Between the stories, the user will hear a series of specially-commissioned organ preludes, written by composer Jamie Telford, and performed on St Mary Redcliffe's Harrison and Harrison instrument.
"It really is quite a dramatic way to walk down the street, with this extraordinary organ music in your headphones," Tony says. "And somehow knowing it was recorded in the church you're walking past, makes you altogether more connected to the environment around you."
The title Missorts comes from Tony's experience as a former postman, working in London sorting offices.
"To me, this corridor between Temple Meads through to the docks, really begins with the old, empty Royal Mail sorting office, and I wanted that to have a presence in the artwork – especially having worked for Royal Mail for six years myself.

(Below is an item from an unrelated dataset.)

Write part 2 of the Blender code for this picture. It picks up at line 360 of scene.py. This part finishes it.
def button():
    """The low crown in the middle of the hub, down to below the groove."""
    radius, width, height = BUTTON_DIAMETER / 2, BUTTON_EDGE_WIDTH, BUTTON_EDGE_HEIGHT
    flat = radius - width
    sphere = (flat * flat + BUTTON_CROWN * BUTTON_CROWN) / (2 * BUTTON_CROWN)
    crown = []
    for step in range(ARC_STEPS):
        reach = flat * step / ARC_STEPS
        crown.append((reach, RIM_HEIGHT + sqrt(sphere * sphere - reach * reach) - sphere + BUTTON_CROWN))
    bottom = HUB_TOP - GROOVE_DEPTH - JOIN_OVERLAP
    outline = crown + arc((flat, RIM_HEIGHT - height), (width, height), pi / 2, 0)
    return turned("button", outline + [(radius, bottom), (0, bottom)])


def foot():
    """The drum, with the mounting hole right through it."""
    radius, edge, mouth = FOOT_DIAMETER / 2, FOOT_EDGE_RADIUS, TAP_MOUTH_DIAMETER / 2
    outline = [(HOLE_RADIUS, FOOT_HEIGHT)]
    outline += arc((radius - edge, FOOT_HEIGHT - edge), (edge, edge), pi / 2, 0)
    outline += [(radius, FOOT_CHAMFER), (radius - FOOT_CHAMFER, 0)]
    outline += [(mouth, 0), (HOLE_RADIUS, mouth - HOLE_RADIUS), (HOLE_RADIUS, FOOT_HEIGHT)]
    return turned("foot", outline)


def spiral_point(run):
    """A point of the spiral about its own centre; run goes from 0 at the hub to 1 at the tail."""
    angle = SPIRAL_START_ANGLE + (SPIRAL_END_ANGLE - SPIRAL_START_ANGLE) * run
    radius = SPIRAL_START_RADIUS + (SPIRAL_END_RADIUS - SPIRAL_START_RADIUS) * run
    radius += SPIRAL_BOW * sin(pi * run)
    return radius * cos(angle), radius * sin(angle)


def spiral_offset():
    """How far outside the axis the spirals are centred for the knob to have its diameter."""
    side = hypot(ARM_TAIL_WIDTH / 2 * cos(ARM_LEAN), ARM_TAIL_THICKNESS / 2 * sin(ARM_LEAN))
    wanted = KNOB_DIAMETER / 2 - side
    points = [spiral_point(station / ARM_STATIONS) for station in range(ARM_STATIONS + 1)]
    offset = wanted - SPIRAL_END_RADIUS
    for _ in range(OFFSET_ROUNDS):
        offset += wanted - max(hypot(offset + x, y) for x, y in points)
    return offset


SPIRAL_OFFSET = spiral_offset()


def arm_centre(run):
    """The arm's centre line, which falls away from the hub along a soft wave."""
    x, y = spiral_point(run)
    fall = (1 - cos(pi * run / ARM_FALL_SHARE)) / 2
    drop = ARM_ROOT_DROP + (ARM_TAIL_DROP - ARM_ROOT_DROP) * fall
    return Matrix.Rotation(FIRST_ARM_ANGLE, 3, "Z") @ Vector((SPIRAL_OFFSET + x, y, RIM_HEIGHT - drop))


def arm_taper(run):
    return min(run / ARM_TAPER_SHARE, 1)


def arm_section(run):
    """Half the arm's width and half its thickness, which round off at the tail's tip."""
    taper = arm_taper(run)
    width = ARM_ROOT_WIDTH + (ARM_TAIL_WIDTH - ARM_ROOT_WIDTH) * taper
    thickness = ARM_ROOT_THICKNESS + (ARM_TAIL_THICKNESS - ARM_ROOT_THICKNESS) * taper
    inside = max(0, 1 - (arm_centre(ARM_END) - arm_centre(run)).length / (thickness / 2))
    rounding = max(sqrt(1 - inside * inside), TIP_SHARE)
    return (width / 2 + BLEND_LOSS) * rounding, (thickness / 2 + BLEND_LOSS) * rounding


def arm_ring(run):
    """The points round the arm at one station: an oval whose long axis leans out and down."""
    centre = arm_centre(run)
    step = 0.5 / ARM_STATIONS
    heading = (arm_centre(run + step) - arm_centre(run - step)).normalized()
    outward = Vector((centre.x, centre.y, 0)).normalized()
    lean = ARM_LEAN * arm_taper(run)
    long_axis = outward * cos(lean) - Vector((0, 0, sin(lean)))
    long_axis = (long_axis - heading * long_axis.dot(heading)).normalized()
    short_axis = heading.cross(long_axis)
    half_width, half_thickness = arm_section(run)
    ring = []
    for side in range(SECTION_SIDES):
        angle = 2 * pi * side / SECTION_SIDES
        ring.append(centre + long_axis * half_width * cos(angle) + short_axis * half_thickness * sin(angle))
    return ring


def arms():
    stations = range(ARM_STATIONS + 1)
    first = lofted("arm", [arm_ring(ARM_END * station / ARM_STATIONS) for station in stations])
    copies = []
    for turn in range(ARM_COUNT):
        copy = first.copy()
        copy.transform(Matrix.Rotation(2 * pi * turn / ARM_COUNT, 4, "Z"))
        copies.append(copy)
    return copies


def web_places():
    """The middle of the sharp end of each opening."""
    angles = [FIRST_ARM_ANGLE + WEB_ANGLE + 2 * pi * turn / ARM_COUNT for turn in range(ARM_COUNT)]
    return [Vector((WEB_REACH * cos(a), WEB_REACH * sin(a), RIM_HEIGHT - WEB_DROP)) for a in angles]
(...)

"'Missorts' is what we would label parcels that were lost, in order that they might be found – that's what I felt was happening to these voices; these imagined characters who were telling their stories within their own space in Redcliffe Way – lost souls, labelled as 'missorts' so that they might be found."
The new app, which is available to download free of charge for both iPhone and Android phones from today, was launched at a special event held at St Mary Redcliffe Church yesterday.
Those attending the launch were able to take the rare opportunity to look inside St Mary Redcliffe's muniment room – the ancient strong room of the church, which is accessed through a staircase from the inner porch. It was in this room, using the church's medieval manuscripts, where Chatterton did much of the research for his literary creations.
"It brings the whole thing full circle, to have that connection to the place where Chatterton wrote," Tony says. "It's very special to be here launching this app, which I really think takes the written word on to another level of interactivity and immersion."